= Caroline Slocock =

British civil servant and author

Caroline Slocock (born 30 December 1956) is a British former civil servant and author.

==Career==

Slocock served as a private secretary in 10 Downing Street between 1989 and 1991. She joined the Downing Street staff during the premiership of Margaret Thatcher and was the only other woman to be present in the room when Thatcher resigned in November 1990. Slocock continued to work at Downing Street until 1991, working for Thatcher's successor, John Major. She has written about her time working for Margaret Thatcher and the events that led to the Prime Minister's resignation in "People Like Us: Margaret Thatcher and me".

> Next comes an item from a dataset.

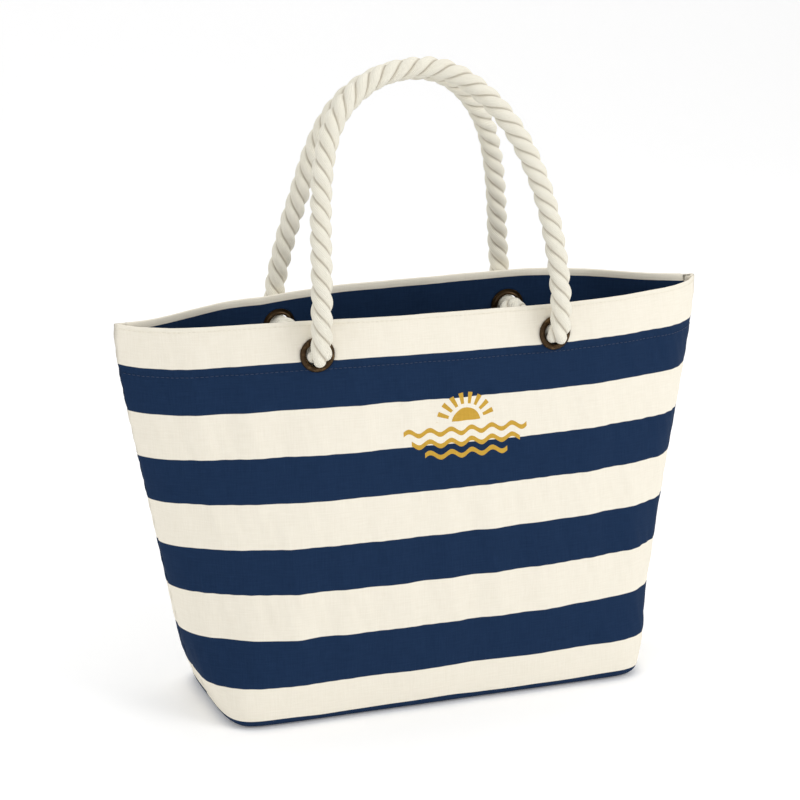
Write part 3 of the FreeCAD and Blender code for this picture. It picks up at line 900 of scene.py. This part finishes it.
for hand, side in (("left", -1), ("right", 1)):
    heights = np.linspace(0.0045, 0.3045, 61)
    seam_x = np.array([wall_points(max(z, ROLL), SHARES, 0.0)[0][-1, 0] - (
        ROLL - math.sqrt(ROLL ** 2 - max(ROLL - z, 0) ** 2)) for z in heights])
    line = np.column_stack([side * (seam_x - 0.0081), wobble(61, 11 + side, 0.0005), heights])
    tape_along(hand + "_side_tape", line, (1, 0, 0), 0.0118, 0.0036, hand + "_seam_tape")
    line = np.column_stack([np.full(31, side * 0.1765), np.linspace(-0.0655, 0.0655, 31),
                            np.full(31, 0.0030)])
    line[:, 0] += wobble(31, 21 + side, 0.0006)
    tape_along(hand + "_end_tape", line, (1, 0, 0), 0.012, 0.0026, hand + "_corner_tape")
line = np.column_stack([np.linspace(-0.170, 0.170, 61), wobble(61, 31, 0.0005), np.full(61, 0.0030)])
tape_along("base_tape", line, (0, 1, 0), 0.012, 0.0026, "base_seam_tape")

# %% Rows of stitches
STITCH, GAP, THREAD = 0.0032, 0.0010, 0.00035


def on_panel(grid, column, row):
    """A place between the grid's points and the normal there, in fractions of rows and columns."""
    places, normals = grid[0], grid[3]
    j, i = int(row), int(column)
    a, b = row - j, column - i
    values = []
    for table in (places, normals):
        top = table[j, i] * (1 - b) + table[j, i + 1] * b
        low = table[j + 1, i] * (1 - b) + table[j + 1, i + 1] * b
        values.append(top * (1 - a) + low * a)
    return values


def stitch_row(name, spots, material):
    """Stitches along a list of (place, normal) pairs: bars of six sides, thinner at their ends."""
    line = np.array([p for p, _ in spots])
    ways = np.array([n for _, n in spots])
    run = np.concatenate([[0], np.cumsum(np.linalg.norm(np.diff(line, axis=0), axis=1))])
    bm = bmesh.new()
    layer = bm.loops.layers.uv.new("cloth")
    for k in range(int(run[-1] / (STITCH + GAP))):
        start = k * (STITCH + GAP)
        ends = [Vector([np.interp(start + extra, run, line[:, a]) for a in range(3)])
                for extra in (0, STITCH)]
        way = Vector([np.interp(start, run, ways[:, a]) for a in range(3)]).normalized()
        along = (ends[1] - ends[0]).normalized()
        turn = along.to_track_quat("Z", "Y").to_matrix().to_4x4()
        middle = Matrix.Translation((ends[0] + ends[1]) / 2 + way * 0.00015)
        stretch = Matrix.Diagonal((1, 1, STITCH / 2 / THREAD, 1))
        made = bmesh.ops.create_uvsphere(bm, u_segments=6, v_segments=5, radius=THREAD,
                                         matrix=middle @ turn @ stretch)
        for v in made["verts"]:
            for loop in v.link_loops:
                loop[layer].uv = (k * 0.37, loop.vert.co.x + loop.vert.co.z)
    stitches = new_object(name, bm, material)
    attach(stitches, "bag")
    return stitches


def row_at(down):
    """The row, in fractions, at which the cloth lies that far from the rim."""
    downs = [r[2] for r in ROWS]
    return float(np.interp(down, downs, range(len(downs))))


for label, grid, sign in (("front", front_grid, -1), ("back", back_grid, 1)):
    for kind, down, colour in (("rim", 0.0035, cream_thread), ("hem", 0.0415, navy_thread)):
        row = row_at(down)
        spots = []
        for column in np.linspace(3.0, len(SHARES) + 0.9, 420):
            place, normal = on_panel(grid, column, row)
            place = place + normal * 0.0006
            if min(math.hypot(place[0] - x, place[2] - z) for x, z in EYELETS) > 0.0155:
                spots.append((place, normal) if sign < 0 else (turned_round(place), turned_round(normal)))
        stitch_row(f"{label}_{kind}_stitches", spots, colour)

After leaving No 10, she worked for 9 years at the Treasury, where, amongst other things, she advised the Chancellor on public sector priorities and reformed the public expenditure system and also worked to improve the culture and working practices of the Treasury. At the Department for Education and Skills, she then oversaw a major national expansion of childcare and nursery education. She was Chief Executive of the Equal Opportunities Commission between 2002 and 2007, a statutory body which promoted equal opportunities between men and women. She is currently the founder and Director of the think tank, Civil Exchange, and a founding member of a cross-sectoral leadership network, A Better Way. She is a regular commentator in the media and the author of many publications about government and civil society and about the need for greater investment in early action and social infrastructure.

Her second book, "Bad Government (And How to Make It Better)", published in 2026, is described as "part memoir, part manifesto", and "offers an insider's view of how the system evolved, why it is breaking and how it can be fixed".

==Personal life==
She lives in Suffolk and London and is married to the crime writer John Nightingale. They have two daughters.